Begin Light, Emphasize with Darks
One important part of technical skill is being able to draw lines in the location you want them. Another important part is being able to adjust the lightness or darkness of those lines (as well as thick and thin-ness)
Your drawings are going to be messy. But you want a particular kind of mess. If you look at the right-most figure in Example B, you'll see that all the lines are the same thickness. This is okay - the artist has enough skill that they're all approximately correct, and the ones that are off have been repurposed - instead of being pure mess, they end up representing the volume of the figure.
The cluster of scribbles in the face suggest its roundness, and having a bunch of them devalues the importance of each individual line, so that even if none of them end *perfect*, your brain doesn't really care - it sees that they're all sort of fuzzy and accepts the average position in a sort of "Wisdom of Crowds" way.

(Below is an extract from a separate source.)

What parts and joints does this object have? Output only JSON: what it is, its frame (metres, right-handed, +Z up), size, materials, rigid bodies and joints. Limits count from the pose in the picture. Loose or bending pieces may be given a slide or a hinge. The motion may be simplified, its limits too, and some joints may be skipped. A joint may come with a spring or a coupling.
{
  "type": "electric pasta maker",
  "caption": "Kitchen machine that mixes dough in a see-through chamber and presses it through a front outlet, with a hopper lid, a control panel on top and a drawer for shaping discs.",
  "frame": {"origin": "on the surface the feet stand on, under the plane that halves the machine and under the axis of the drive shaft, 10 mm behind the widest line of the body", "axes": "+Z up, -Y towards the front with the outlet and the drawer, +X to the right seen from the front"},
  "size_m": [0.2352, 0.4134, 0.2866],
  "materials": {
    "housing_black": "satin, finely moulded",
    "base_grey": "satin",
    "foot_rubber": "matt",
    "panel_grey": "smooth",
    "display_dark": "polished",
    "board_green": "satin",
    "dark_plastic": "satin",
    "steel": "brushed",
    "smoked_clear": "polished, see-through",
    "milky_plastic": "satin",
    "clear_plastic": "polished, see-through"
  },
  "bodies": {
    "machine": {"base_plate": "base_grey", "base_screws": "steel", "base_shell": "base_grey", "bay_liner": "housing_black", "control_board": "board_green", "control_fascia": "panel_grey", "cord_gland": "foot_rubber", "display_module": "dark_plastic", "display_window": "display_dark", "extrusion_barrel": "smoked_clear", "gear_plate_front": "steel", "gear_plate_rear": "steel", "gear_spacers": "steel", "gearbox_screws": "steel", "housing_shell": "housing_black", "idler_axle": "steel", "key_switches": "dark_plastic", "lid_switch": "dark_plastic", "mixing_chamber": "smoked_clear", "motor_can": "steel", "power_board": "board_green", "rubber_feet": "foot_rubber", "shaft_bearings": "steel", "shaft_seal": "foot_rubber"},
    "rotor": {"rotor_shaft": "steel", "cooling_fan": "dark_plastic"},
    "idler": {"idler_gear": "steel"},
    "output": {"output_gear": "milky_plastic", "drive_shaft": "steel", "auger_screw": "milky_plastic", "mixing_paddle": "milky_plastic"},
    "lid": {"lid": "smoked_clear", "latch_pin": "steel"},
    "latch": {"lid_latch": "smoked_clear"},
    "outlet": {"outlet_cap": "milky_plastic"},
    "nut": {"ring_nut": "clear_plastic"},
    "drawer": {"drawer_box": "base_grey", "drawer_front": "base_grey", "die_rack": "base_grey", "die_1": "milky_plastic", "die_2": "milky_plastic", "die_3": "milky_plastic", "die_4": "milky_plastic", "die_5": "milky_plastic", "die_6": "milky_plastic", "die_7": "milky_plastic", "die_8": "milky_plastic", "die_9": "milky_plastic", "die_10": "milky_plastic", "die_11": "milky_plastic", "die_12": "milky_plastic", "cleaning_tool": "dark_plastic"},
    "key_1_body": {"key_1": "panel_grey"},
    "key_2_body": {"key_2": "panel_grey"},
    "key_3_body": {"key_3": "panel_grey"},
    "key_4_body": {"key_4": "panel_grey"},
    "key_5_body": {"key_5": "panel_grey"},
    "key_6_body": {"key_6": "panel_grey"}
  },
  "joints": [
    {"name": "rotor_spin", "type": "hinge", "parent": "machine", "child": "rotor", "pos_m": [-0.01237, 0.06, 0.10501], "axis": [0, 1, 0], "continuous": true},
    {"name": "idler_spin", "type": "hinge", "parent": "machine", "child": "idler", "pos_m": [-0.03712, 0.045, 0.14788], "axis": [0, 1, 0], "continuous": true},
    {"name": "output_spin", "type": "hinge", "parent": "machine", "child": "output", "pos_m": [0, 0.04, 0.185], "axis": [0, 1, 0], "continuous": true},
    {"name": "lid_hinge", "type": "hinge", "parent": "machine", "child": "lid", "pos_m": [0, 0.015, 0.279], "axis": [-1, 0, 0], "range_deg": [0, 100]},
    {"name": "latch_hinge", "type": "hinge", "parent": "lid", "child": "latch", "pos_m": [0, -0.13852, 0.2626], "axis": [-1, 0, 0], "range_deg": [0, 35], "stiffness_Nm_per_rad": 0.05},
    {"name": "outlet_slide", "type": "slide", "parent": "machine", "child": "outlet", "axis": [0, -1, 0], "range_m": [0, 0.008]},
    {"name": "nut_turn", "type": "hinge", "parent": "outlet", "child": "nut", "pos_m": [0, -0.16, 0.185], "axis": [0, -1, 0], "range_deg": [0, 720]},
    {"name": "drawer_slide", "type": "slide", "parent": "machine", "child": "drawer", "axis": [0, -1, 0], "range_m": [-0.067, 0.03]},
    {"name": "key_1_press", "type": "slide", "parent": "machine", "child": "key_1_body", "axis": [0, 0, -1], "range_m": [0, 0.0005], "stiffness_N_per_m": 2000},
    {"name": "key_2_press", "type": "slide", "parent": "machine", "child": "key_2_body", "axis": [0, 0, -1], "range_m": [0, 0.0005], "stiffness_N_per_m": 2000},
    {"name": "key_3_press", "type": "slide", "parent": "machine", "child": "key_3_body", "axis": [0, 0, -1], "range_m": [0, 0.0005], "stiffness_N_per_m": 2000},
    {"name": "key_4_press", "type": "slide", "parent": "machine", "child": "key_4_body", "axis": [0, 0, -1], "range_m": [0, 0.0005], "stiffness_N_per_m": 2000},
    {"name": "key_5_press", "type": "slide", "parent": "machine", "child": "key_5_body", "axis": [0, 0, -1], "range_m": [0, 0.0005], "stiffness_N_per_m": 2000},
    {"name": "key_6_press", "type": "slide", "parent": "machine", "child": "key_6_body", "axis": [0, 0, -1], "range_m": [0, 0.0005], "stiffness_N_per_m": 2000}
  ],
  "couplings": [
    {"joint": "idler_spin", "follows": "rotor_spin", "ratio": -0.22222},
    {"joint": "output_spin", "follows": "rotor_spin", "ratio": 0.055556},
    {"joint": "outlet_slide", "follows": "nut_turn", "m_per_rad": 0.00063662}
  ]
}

It's okay that all the lines are the same thickness, because none of them are *completely* off. There's no giant leg that accidentally stuck out way too far and ruined the image. If it had, it'd be really hard to repair the drawing. Especially since you're trying to work quickly, without erasing.
You're going to be making significant mistakes, and you won't want to start over every single time.

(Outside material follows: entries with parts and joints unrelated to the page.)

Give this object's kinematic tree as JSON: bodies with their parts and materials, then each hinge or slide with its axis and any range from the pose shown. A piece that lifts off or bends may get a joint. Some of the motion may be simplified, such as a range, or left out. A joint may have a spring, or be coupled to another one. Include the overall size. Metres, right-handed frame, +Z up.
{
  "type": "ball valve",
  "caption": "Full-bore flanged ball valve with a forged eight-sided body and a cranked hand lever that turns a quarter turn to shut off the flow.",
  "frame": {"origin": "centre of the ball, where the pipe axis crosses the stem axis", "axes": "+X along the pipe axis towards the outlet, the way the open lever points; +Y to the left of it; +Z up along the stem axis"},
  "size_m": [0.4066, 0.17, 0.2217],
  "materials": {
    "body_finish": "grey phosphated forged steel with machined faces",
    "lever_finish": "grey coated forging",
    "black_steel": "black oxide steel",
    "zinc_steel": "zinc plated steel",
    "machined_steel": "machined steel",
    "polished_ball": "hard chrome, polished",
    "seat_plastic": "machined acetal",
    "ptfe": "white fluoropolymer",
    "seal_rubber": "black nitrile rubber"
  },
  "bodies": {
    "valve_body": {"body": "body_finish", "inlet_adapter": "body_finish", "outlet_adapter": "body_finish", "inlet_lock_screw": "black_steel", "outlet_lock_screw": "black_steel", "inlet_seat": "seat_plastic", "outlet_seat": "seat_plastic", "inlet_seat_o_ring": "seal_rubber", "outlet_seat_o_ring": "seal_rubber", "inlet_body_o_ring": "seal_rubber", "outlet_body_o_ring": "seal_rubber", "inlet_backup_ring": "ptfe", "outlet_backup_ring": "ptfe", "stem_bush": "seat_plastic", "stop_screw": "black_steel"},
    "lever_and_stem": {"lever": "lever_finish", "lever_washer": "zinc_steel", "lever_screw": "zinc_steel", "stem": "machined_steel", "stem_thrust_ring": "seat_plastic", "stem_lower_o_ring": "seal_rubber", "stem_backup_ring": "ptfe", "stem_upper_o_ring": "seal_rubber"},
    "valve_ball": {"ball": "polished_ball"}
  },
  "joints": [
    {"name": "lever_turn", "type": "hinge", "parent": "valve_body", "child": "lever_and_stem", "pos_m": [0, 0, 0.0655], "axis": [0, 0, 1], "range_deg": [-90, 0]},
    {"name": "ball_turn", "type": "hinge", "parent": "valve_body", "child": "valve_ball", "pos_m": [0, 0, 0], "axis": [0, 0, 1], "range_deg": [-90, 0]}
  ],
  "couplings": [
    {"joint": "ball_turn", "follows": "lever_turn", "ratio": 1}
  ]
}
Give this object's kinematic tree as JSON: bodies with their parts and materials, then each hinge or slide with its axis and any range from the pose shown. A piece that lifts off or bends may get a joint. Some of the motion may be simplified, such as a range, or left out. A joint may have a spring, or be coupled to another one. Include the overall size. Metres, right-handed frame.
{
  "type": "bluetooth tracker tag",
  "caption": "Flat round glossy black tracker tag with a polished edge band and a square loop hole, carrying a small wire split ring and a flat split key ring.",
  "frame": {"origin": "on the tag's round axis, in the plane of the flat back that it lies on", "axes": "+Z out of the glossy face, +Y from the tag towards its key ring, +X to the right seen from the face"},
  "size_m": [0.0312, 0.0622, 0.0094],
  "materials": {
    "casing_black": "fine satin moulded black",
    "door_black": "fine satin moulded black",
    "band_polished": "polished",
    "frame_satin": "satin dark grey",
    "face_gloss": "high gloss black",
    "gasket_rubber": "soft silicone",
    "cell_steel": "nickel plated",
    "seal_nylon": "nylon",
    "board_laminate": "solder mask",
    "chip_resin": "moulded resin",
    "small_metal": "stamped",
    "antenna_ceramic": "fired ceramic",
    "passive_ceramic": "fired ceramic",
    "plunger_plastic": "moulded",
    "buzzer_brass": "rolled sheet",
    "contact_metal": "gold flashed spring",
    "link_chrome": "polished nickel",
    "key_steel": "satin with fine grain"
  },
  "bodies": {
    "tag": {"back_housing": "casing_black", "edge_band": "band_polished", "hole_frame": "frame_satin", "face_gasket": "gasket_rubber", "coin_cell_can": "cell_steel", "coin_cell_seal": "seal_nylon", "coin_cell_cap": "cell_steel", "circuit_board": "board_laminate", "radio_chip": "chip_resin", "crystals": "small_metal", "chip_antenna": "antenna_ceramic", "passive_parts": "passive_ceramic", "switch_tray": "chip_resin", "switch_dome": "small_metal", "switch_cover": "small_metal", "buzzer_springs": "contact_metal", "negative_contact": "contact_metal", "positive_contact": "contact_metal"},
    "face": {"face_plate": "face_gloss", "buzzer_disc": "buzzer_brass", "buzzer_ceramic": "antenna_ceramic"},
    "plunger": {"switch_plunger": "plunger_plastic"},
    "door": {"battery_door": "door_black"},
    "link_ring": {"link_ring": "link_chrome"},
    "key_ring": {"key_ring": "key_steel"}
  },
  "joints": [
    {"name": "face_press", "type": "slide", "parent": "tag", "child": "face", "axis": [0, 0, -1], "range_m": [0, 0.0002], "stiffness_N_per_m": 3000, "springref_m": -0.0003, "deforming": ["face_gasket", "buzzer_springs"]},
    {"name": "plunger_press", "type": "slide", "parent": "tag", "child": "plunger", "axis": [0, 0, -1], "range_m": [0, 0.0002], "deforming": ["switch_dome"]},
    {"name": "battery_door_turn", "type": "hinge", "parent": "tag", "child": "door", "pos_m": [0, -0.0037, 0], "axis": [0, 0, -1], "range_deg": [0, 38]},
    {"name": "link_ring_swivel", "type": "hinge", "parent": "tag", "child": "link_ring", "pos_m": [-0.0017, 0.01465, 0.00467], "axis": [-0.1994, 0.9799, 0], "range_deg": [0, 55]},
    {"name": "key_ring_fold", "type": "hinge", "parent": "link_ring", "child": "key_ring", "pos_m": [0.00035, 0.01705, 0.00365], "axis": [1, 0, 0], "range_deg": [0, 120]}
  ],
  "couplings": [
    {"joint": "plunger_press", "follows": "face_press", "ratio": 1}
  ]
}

The solution is to do your early work lightly, and then, once you've identified the parts you like, use dark lines to emphasize those areas. This tutorial demonstrates how to draw like this. Notice that within 30 seconds, he's established a framework, without worrying about making any "clean" shapes. Over the course of 2 minutes, he builds on that framework, filling in the mass of his subject matter, and eventually adding much darker lines to emphasize the final shape.
To do this, you need to be able to adjust the "value" of your lines (how light or dark they are). This takes some practice. A good exercise is to create a sequence of value-swatches like this:
Begin with the swatches on the far sides - make the darkest dark and lightest light you can possibly do. Then try and fill in the rest, gradually darkening.
Begin your drawing with something close to the second-lightest swatch. For now, try not to get much darker - it's easy to accidentally get too dark too quickly, and then are your lines are uniformly black and you can't emphasize the parts you want.
So... Recap:
These are only some of the skills you'll need to acquire, but they're the most important in the immediate future. So in summary:
[0] There's something akin to anchoring bias here as well - once part of the drawing exists, even if you're trying to completely ignore it, it'll be warping your perception of what's actually going on.
[1] I promise I'll explain what I mean by "energy" soon.
[2] Each drawing tool has separate rules that need mastering. This includes pencils, charcoal, fountain pens... and computer tablets. I'll be specifically talking about the pencil here. Information here WILL still generalize to tablets, but I'll warn you that you'll experience some awkwardness transitioning to or from them.
[3] Why starting over saves time is a complex question. Part of it has to do with you already having studied the problem. Part of it is that a fresh canvas frees you from bias towards your old solutions. Part of it is that your existing work is suboptimal, and you'd need to spend extra time fixing it.
[Final 2017 note: We are now at the abrupt ending I warned you about. Sorry!]